Il est vrai que les auteurs ont le droit de se consoler de cette discourtoise indifférence par une indifférence plus grande encore, et de dire: «Qu'importe l'absence des locataires des stalles d'amphithéâtre et des premières loges? le suffrage d'amateurs de cette force n'a pour nous aucune valeur.»
Il en est de même presque partout. Combien de fois n'avons-nous pas vu les gens naïfs s'indigner au Théâtre-Italien, quand on y représentait le Don Giovanni, de la précipitation avec laquelle les premières loges se vidaient au moment de l'entrée de la statue du commandeur. Il n'y avait plus de cavatines à entendre. Rubini avait chanté son air, il ne restait que la dernière scène (le chef-d'œuvre du chef-d'œuvre), il fallait donc partir au plus vite pour aller prendre le thé.
Dans une grande ville d'Allemagne où l'on passe pour aimer sincèrement la musique, l'usage est de dîner à deux heures. La plupart des concerts de jour commencent en conséquence à midi. Mais si à deux heures moins un quart le concert n'est pas terminé, restât-il à entendre un quatuor chanté par la Vierge Marie et la sainte Trinité et accompagné par l'archange Michel, les braves dilettanti n'en quitteront pas moins leur place, et, tournant tranquillement le dos aux virtuoses divins, ne s'achemineront pas moins impassibles vers leur pot-au-feu.
Tous ces gens-là sont des intrus dans les théâtres et dans les salles de concerts;
L'art n'est pas fait pour eux, ils n'en ont pas besoin
Ce sont les descendants du bonhomme Chrysale:
Vivant de bonne soupe et non de beau langage,
et Shakspeare et Beethoven sont fort loin à leurs yeux d'avoir l'importance d'un bon cuisinier.
Les bois d'orangers, le gland et la citrouille
Nos auteurs de vaudevilles et d'opéras comiques ne manquent jamais de placer des bois d'orangers à tout bout de champ, si l'action de leur pièce se passe en Italie.

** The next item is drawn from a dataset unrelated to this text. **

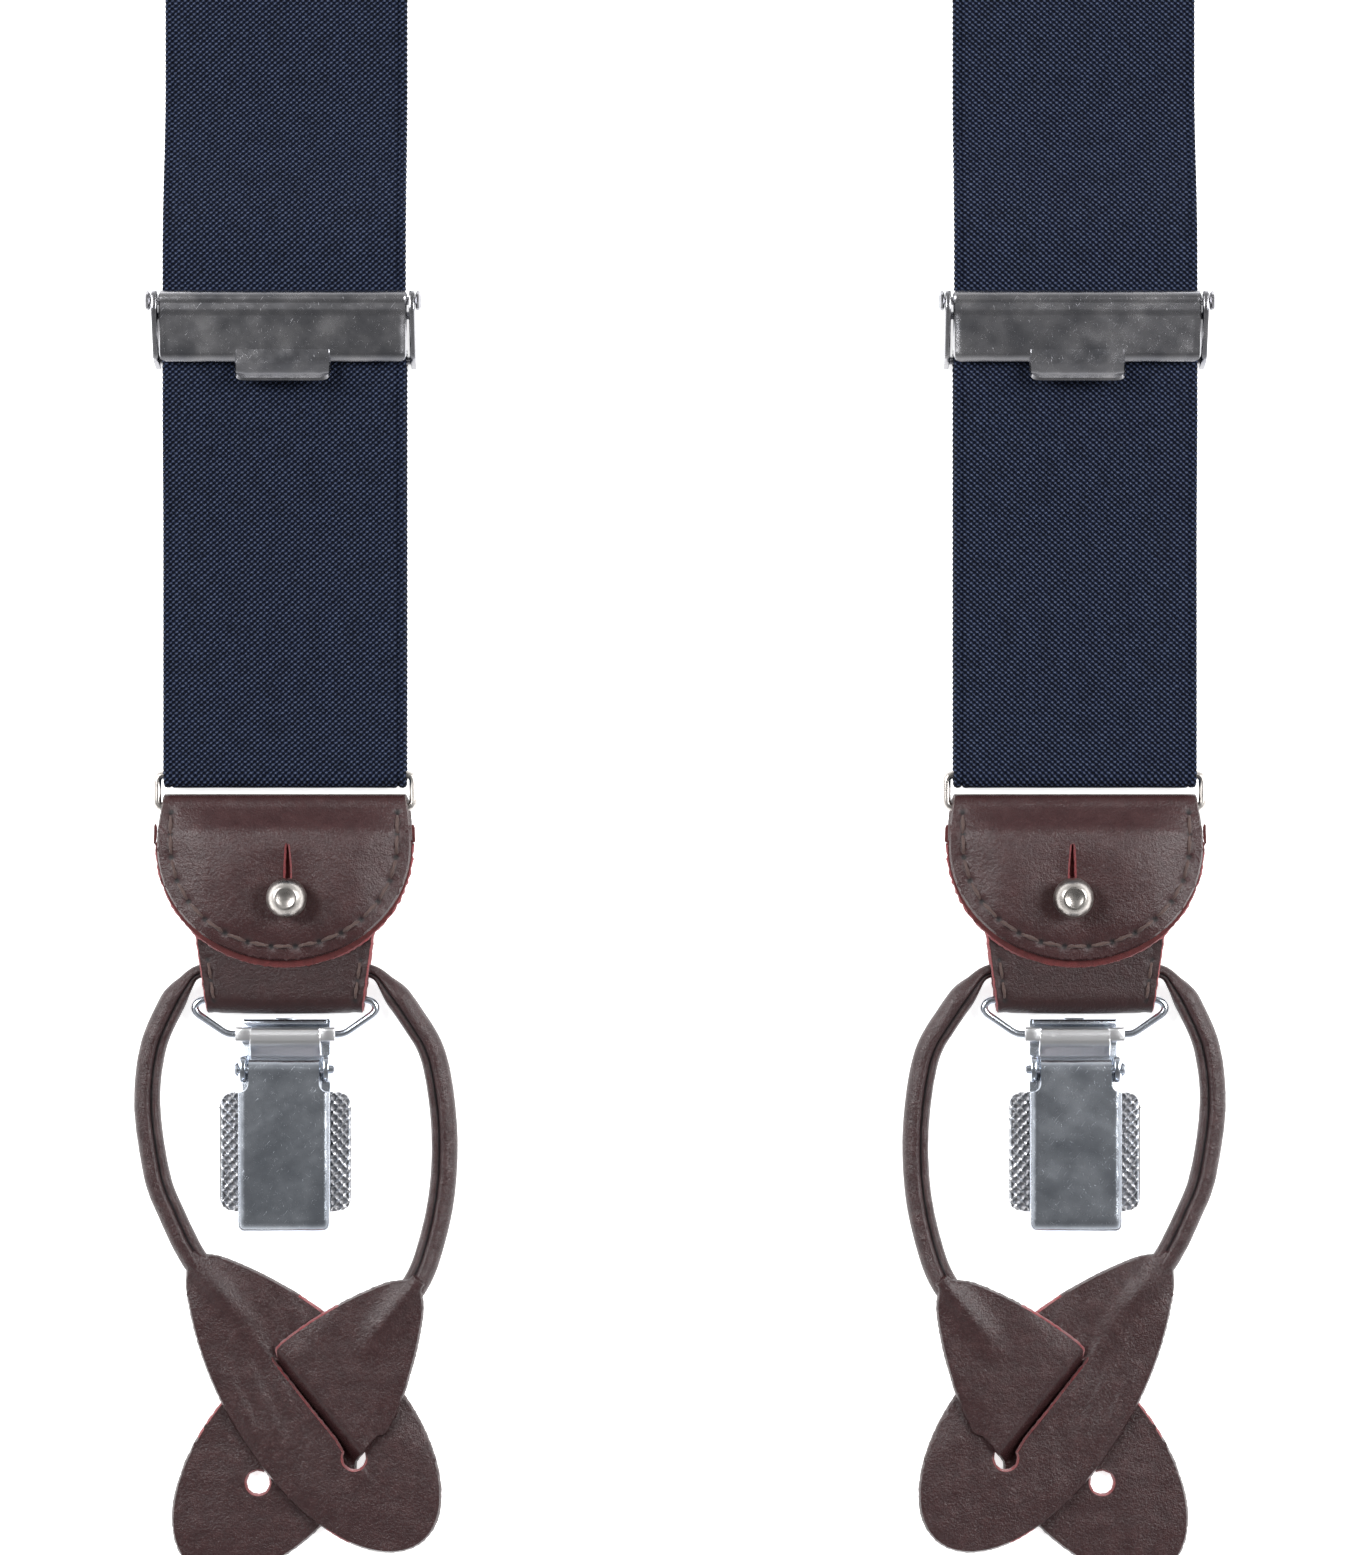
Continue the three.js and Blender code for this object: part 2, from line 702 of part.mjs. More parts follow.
// The lever: a plate with flanges bent down at its sides and two ears round the pin.
function clipLever() {
  const half = leverWidth / 2;
  const flange = 0.7;
  const flangeLow = 1.2;
  const flangeHigh = 0.8;
  const shoulderDrop = 1.4;
  const topCut = 0.4;
  const corner = 0.6;
  const earInset = 0.1;
  const earWide = 0.8;
  const earRun = 4;
  const narrow = cheekInner - gap;
  const wideTop = leverPinY - cheekHalfLength - gap - shoulderDrop;
  const z0 = leverTopZ - clipSheet;
  const jawTop = hangerFoldZ - earRadius + clipSheet;
  const outline = roundedPolygon([
    new THREE.Vector2(-half, leverBottom),
    new THREE.Vector2(half, leverBottom),
    new THREE.Vector2(half, wideTop),
    new THREE.Vector2(narrow, wideTop),
    new THREE.Vector2(narrow, leverPinY - topCut),
    new THREE.Vector2(-narrow, leverPinY - topCut),
    new THREE.Vector2(-narrow, wideTop),
    new THREE.Vector2(-half, wideTop),
  ], corner);
  const flanges = [-1, 1].map((sign) => {
    const a = sign * half;
    const b = sign * (half - flange);
    return box(Math.min(a, b), Math.max(a, b), leverBottom + flangeLow, wideTop - flangeHigh,
      jawTop + gap, z0 + flange / 2);
  });
  const ears = [-1, 1].map((sign) => {
    const a = sign * (narrow - earInset);
    const b = sign * (narrow - earInset - earWide);
    return joined(
      barX(Math.min(a, b), Math.max(a, b), leverPinY, leverPinZ, leverEarRadius, 12),
      box(Math.min(a, b), Math.max(a, b), leverPinY - earRun, leverPinY, leverPinZ, z0 + flange / 2),
    );
  });
  const lever = joined(plate(outline, z0, clipSheet, 3), ...flanges, ...ears);
  return cut(lever, barX(-boreReach, boreReach, leverPinY, leverPinZ, leverPinRadius + slip));
}

// ---------------------------------------------------------------- leather button end

const leafA = { x: -13.3, y: -67.5, heading: -51, z: 2.5 };
const leafB = { x: 18.9, y: -71.0, heading: -128.3, z: 4.2 };

const cordRoute = [
  [-14.0, -67.0, 2.2], [-16.5, -61.1, 1.95], [-18.6, -55.5, 1.95], [-20.0, -45.5, 1.95],
  [-19.2, -37.3, 1.95], [-16.8, -31.4, 2.1], [-14.6, -28.0, 2.35], [-12.2, -26.0, 2.35],
  [-6.0, -25.8, 2.35], [6.0, -25.8, 2.35], [12.2, -26.0, 2.35], [14.9, -28.2, 2.35],
  [18.2, -32.6, 2.1], [21.4, -38.5, 1.95], [22.9, -48.5, 1.95], [22.6, -58.0, 1.95],
  [20.9, -66.0, 1.95], [19.2, -70.6, 2.2],
];

function leafWidthAt(s) {
  if (s >= leafWidestAt) {
    const beyond = (s - leafWidestAt) / (leafLength - leafWidestAt);
    return 2 * leafHalfWidth * Math.sqrt(Math.max(0, 1 - beyond * beyond));
  }
  const short = 1 - Math.max(s, 0) / leafWidestAt;
  return 2 * (leafStem + (leafHalfWidth - leafStem) * (1 - short ** 2.2));
}

function leafDirection(leaf) {
  const angle = THREE.MathUtils.degToRad(leaf.heading);
  return new THREE.Vector3(Math.cos(angle), Math.sin(angle), 0);
}

// How far along leaf A its middle line meets that of leaf B.
function leafCrossing() {
  const a = leafDirection(leafA);
  const b = leafDirection(leafB);
  const dx = leafB.x - leafA.x;
  const dy = leafB.y - leafA.y;
  const turnOf = a.x * b.y - a.y * b.x;
  return { alongA: (dx * b.y - dy * b.x) / turnOf, alongB: (dx * a.y - dy * a.x) / turnOf };
}

// Places along a leaf: even steps to its widest point, then steps that follow its round end.
function leafSteps() {
  const steps = [-2];
  for (let i = 0; i < 13; i += 1) steps.push((leafWidestAt * i) / 13);
  for (let i = 0; i < 6; i += 1) {
    steps.push(leafWidestAt + (leafLength - leafWidestAt) * Math.sin((i / 6) * (Math.PI / 2)));
  }
  steps.push(leafLength - 0.1);
  return steps;
}

function leafStrip(leaf, heightAt, widthAt) {
  const along = leafDirection(leaf);
  const side = new THREE.Vector3(along.y, -along.x, 0);
  const stations = leafSteps().map((s) => {
    const at = new THREE.Vector3(leaf.x, leaf.y, heightAt(s)).addScaledVector(along, s);
    return { at, side, width: widthAt(s) };
  });
  return ribbon(stations, leafThickness);
}

function buttonhole(leaf) {
  const along = leafDirection(leaf);
  const x = leaf.x + along.x * buttonholeAt;
  const y = leaf.y + along.y * buttonholeAt;
  return post(x, y, -1, 10, buttonholeDiameter / 2, 12);
}

function leafSlot(leaf) {
  const length = buttonholeAt - slotStart;
  const slot = box(0, length, -slotWidth / 2, slotWidth / 2, -1, 10);
  const along = leafDirection(leaf);
  slot.translate(slotStart, 0, 0).rotateZ(Math.atan2(along.y, along.x));
  return slot.translate(leaf.x, leaf.y, 0);
}

// Where the hanger grips the cord it is rolled thinner, so that it turns freely there.
function pinchInHanger(geometry) {
  const grip = hangerWidth(cordY) / 2 + gap;
  const places = geometry.attributes.position;
  for (let i = 0; i < places.count; i += 1) {
    const out = THREE.MathUtils.smoothstep(Math.abs(places.getX(i)), grip, grip + 3);
    const keep = THREE.MathUtils.lerp(0.5, 1, out);
    places.setY(i, cordY + (places.getY(i) - cordY) * keep);
    places.setZ(i, hangerFoldZ + (places.getZ(i) - hangerFoldZ) * keep);
  }
  return geometry;
}

function rolledCord() {
  const curve = new THREE.CatmullRomCurve3(cordRoute.map((place) => new THREE.Vector3(...place)));
  return pinchInHanger(roundWire(curve.getSpacedPoints(36), cordDiameter / 2));
}

function braceEnd() {
  const cross = leafCrossing();
  const high = (s) => THREE.MathUtils.lerp(2.0, leafA.z, THREE.MathUtils.smoothstep(s, 0, 7));
  const dive = (s) => {
    const rising = THREE.MathUtils.lerp(2.0, leafB.z, THREE.MathUtils.smoothstep(s, 0, 7));
    const start = cross.alongB - diveRun / 2;
    const fallen = THREE.MathUtils.clamp((s - start) / diveRun, 0, 1);
    return THREE.MathUtils.lerp(rising, leafThickness / 2, fallen);
  };
  const squeezed = (s) => {
    const away = Math.abs(s - cross.alongB);
    const limit = 2 * (slotHalfSpan + Math.max(0, away - 0.7 * diveRun));
    return Math.min(leafWidthAt(s), limit);
  };
  const first = cut(leafStrip(leafA, high, leafWidthAt), leafSlot(leafA), buttonhole(leafA));
  const second = cut(leafStrip(leafB, dive, squeezed), buttonhole(leafB));
  return joined(rolledCord(), first, second);
}

// ---------------------------------------------------------------- assembly

// Everything that hangs from one strap, the ring included.
function strapEnd(prefix) {
  const group = new THREE.Group();
  group.add(
    piece(`${prefix}_ring`, ring(), nickel),
    piece(`${prefix}_tab_leather`, tabLeather(), brownLeather),
    piece(`${prefix}_tab_front_lining`, tabFrontLining(), redLeather),
    piece(`${prefix}_tab_back_lining`, tabBackLining(), redLeather),
    piece(`${prefix}_ball_stud`, ballStud(), nickel),
    piece(`${prefix}_stud_cap`, studCap(), nickel),
    piece(`${prefix}_hanger_leather`, hangerLeather(), brownLeather),
    piece(`${prefix}_clip_wire`, clipWireLoop(), steel),
    piece(`${prefix}_clip_jaw`, clipJaw(), steel),
    piece(`${prefix}_clip_back_plate`, clipBackPlate(), steel),
    piece(`${prefix}_clip_pin`, clipPin(), steel),
    piece(`${prefix}_clip_lever`, clipLever(), steel),
    piece(`${prefix}_brace_end`, braceEnd(), brownLeather),
  );
  return group;
}

function frontSide(prefix) {
  const group = strapEnd(prefix);
  group.add(
    piece(`${prefix}_strap`, frontStrap(), webbing),
    piece(`${prefix}_adjuster_frame`, adjusterFrame(), darkChrome),
    piece(`${prefix}_adjuster_pin`, adjusterPin(), darkChrome),
    piece(`${prefix}_adjuster_cover`, adjusterCover(), darkChrome),
  );
  return group;
}

const left = frontSide('left');
left.position.set(-frontSpacing / 2, 0, 0);

const right = frontSide('right');
right.position.set(frontSpacing / 2, 0, 0);
right.scale.x = -1;

const back = strapEnd('back');
back.add(piece('back_strap', backStrap(), webbing));
back.position.set(0, backRingY, 0);
back.rotation.z = Math.PI;

const suspenders = new THREE.Group();
suspenders.add(left, right, back, ...yokePieces());

// The origin is on the table at the middle of the whole.
const bounds = new THREE.Box3().setFromObject(suspenders, true);
suspenders.position.y = -(bounds.min.y + bounds.max.y) / 2;

export default suspenders;
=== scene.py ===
import math

import bmesh
import bpy
import numpy as np
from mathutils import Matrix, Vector
from mathutils.geometry import delaunay_2d_cdt


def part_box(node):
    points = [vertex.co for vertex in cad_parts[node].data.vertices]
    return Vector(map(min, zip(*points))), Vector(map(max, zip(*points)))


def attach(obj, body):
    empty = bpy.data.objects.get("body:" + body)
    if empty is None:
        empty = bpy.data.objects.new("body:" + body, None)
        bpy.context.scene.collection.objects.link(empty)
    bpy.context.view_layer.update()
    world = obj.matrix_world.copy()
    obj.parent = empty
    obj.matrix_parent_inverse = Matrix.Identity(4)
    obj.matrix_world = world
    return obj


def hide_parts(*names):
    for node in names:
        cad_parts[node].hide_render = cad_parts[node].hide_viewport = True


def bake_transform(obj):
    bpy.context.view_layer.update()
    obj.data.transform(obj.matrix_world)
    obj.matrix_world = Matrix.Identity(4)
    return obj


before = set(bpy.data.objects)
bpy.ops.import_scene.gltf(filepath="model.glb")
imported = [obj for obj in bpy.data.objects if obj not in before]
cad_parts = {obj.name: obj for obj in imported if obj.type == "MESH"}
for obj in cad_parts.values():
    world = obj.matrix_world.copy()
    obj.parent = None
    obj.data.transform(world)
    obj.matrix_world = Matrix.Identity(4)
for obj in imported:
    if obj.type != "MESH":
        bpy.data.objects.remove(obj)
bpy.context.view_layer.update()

# Everything below is in millimetres, in the frame of one end of the straps: u across, v up
# the strap and z up from the table, from the middle of that end's ring.
MM = 0.001
UP = np.array([0.0, 0.0, 1.0])
TURN = 2 * math.pi


# ---------------------------------------------------------------- frames


class End:
    """One end's own frame, placed by the CAD ring that carries the end's name."""

    def __init__(self, name, across, along):
        self.name = name
        low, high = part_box(f"{name}_ring")
        self.origin = np.array([(low.x + high.x) / 2, (low.y + high.y) / 2, 0.0])
        self.signs = np.array([across, along, 1.0])

    def world(self, points):
        return np.asarray(points, float) * self.signs * MM + self.origin

    def span(self, part):
        """Lowest and highest corner of one of this end's CAD nodes, in millimetres."""
        corners = [np.array(c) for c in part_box(f"{self.name}_{part}")]
        local = [(c - self.origin) * self.signs / MM for c in corners]
        return np.minimum(*local), np.maximum(*local)

    def body(self, part):
        return f"{self.name}_{part}"


LEFT = End("left", 1, 1)
RIGHT = End("right", -1, 1)
BACK = End("back", -1, -1)
FRONTS = (LEFT, RIGHT)
ENDS = (LEFT, RIGHT, BACK)
_, YOKE_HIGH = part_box("yoke_back_leather")


# ---------------------------------------------------------------- meshes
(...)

L'un d'eux eut l'idée d'en placer un dans le voisinage de la grande route qui va de Naples à Castellamare. Ce bois-là ne pouvait manquer de m'intriguer beaucoup. Où donc est-il caché? J'eusse été si heureux de le trouver et de m'endormir sous son ombre parfumée, quand je fis à pied, en 1832, le voyage de Castellamare, par une chaleur de deux cent vingt-trois degrés, et caché, comme un dieu d'Homère, dans un nuage… de poussière ardente. Bah! pas plus de bois d'orangers que dans le jardin de la Tauride à Saint-Pétersbourg, ou dans la plaine de Rome. Mais c'est une idée indéracinable de la tête de tous les hommes du Nord qui ont lu la fameuse chanson de Goethe: Connais-tu le pays où fleurit l'oranger? que cet arbre fruitier pousse en Italie comme poussent en Irlande les pommes de terre. On a beau leur dire: L'Italie est grande, elle commence en deçà des Alpes et finit aux îles Lipari. Chambéry est en Savoie, la Savoie fait partie du royaume de Sardaigne, la Sardaigne est en Italie, les Savoyards sont pourtant très-peu Italiens. Or s'il y a réellement de vastes et magnifiques bois d'orangers dans l'île de Sardaigne, s'il s'en trouve même un assez joli dans un enclos de Nice, sur la rive droite du Payon, il ne faut pas s'attendre à rencontrer le jardin des Hespérides à Suze ni à Saint-Jean de Maurienne.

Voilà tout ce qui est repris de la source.